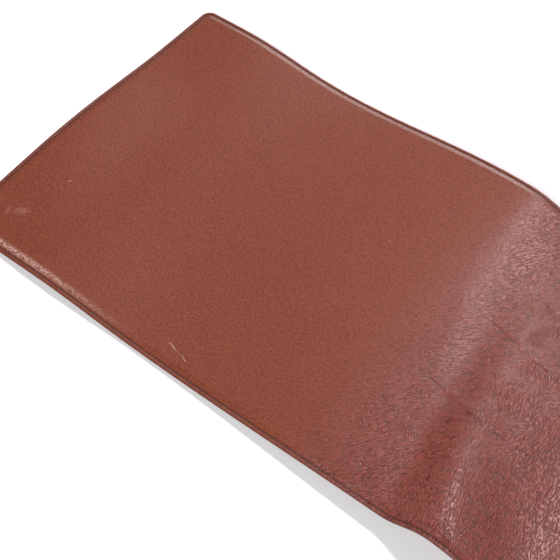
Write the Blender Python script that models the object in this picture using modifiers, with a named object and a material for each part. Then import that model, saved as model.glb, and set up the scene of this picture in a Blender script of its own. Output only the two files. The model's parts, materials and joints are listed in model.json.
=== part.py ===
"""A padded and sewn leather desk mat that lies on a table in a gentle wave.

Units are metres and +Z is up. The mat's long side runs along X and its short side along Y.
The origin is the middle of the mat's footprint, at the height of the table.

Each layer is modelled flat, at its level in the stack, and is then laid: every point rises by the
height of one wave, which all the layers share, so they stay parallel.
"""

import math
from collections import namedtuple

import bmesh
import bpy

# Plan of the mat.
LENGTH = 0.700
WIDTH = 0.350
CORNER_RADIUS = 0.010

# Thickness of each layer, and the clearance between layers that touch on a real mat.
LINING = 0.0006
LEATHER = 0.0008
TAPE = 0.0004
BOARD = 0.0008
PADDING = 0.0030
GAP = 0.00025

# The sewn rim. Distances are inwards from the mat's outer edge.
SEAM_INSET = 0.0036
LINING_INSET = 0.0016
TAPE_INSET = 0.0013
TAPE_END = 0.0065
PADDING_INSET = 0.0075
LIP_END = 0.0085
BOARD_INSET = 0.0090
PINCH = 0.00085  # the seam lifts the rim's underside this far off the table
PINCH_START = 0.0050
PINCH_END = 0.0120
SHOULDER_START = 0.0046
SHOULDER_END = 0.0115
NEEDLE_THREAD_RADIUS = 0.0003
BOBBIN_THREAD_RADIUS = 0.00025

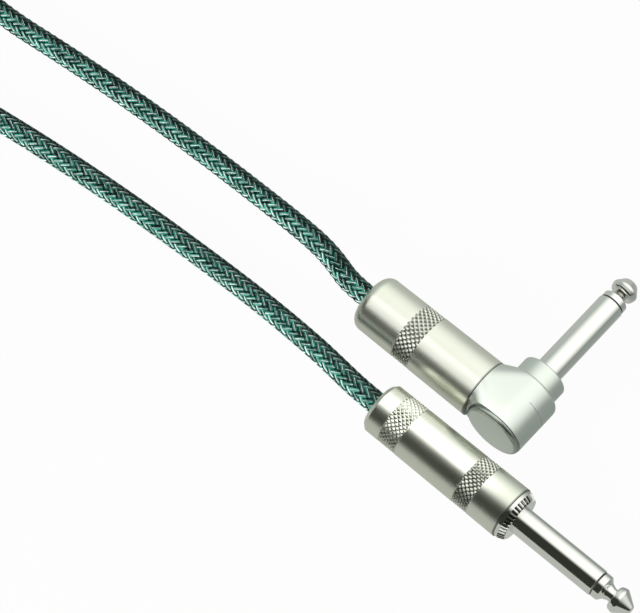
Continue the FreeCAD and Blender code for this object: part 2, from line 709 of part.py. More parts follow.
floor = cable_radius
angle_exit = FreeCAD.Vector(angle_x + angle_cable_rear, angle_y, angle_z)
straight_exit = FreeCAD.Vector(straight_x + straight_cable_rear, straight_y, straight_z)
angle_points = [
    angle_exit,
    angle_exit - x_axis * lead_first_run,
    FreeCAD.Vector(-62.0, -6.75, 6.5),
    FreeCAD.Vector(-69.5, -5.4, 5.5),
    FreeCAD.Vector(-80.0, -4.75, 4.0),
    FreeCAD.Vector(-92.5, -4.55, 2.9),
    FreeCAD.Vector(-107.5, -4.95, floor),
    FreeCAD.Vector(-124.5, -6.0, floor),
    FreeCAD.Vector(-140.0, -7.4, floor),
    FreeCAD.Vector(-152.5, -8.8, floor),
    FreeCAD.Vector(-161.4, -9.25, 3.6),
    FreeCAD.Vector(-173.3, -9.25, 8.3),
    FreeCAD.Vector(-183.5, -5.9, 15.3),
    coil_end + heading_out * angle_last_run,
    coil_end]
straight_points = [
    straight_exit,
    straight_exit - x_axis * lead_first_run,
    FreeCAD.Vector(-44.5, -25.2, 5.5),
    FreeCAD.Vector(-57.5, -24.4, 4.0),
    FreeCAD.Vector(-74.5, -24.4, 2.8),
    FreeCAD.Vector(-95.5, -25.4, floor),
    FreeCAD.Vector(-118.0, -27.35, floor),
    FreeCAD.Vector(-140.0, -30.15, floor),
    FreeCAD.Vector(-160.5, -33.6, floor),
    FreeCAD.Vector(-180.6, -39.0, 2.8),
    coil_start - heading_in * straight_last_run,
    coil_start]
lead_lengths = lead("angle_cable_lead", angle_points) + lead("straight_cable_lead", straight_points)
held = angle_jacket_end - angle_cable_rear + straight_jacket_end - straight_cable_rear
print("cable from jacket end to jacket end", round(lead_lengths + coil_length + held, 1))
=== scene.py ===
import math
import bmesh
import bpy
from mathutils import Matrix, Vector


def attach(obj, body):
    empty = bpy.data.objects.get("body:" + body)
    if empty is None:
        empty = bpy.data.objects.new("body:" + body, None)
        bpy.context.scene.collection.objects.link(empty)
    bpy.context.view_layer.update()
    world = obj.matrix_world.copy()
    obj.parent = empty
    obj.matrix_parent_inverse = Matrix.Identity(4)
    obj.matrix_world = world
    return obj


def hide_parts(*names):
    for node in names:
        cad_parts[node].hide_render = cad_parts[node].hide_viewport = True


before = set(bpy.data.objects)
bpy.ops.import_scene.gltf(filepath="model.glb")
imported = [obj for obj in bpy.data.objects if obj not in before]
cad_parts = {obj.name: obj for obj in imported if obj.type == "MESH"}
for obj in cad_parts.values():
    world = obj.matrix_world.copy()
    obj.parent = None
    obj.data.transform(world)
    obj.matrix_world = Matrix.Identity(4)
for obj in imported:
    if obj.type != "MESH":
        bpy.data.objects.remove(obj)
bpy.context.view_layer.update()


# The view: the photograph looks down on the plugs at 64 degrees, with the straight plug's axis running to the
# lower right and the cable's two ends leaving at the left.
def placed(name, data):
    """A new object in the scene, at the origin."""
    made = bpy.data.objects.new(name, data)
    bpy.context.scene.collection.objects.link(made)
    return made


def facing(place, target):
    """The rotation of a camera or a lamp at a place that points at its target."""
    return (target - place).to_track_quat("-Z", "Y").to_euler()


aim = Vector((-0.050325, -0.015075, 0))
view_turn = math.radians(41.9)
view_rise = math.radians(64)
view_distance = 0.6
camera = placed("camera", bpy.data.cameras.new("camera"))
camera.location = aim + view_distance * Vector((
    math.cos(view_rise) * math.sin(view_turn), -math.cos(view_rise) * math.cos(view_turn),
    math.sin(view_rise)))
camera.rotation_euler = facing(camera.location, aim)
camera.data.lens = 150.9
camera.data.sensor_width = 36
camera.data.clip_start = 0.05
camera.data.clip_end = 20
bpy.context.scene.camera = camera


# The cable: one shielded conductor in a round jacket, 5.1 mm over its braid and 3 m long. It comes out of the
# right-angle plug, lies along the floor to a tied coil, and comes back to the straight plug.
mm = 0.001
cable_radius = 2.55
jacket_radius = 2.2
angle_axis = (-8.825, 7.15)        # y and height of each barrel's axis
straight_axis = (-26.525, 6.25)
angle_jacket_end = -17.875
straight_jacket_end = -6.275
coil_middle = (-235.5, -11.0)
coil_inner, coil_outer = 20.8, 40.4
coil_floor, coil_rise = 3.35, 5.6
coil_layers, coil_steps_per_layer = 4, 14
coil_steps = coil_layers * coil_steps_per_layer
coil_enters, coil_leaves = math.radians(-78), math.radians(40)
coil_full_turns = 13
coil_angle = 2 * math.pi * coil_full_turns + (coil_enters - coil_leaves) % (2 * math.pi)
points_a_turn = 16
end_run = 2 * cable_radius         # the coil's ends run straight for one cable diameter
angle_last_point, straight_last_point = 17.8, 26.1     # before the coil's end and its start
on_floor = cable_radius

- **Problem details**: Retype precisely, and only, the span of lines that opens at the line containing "held = angle_jacket_end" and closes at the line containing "imported = [obj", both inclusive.

- **The reply**:
held = angle_jacket_end - angle_cable_rear + straight_jacket_end - straight_cable_rear
print("cable from jacket end to jacket end", round(lead_lengths + coil_length + held, 1))
=== scene.py ===
import math
import bmesh
import bpy
from mathutils import Matrix, Vector


def attach(obj, body):
    empty = bpy.data.objects.get("body:" + body)
    if empty is None:
        empty = bpy.data.objects.new("body:" + body, None)
        bpy.context.scene.collection.objects.link(empty)
    bpy.context.view_layer.update()
    world = obj.matrix_world.copy()
    obj.parent = empty
    obj.matrix_parent_inverse = Matrix.Identity(4)
    obj.matrix_world = world
    return obj


def hide_parts(*names):
    for node in names:
        cad_parts[node].hide_render = cad_parts[node].hide_viewport = True


before = set(bpy.data.objects)
bpy.ops.import_scene.gltf(filepath="model.glb")
imported = [obj for obj in bpy.data.objects if obj not in before]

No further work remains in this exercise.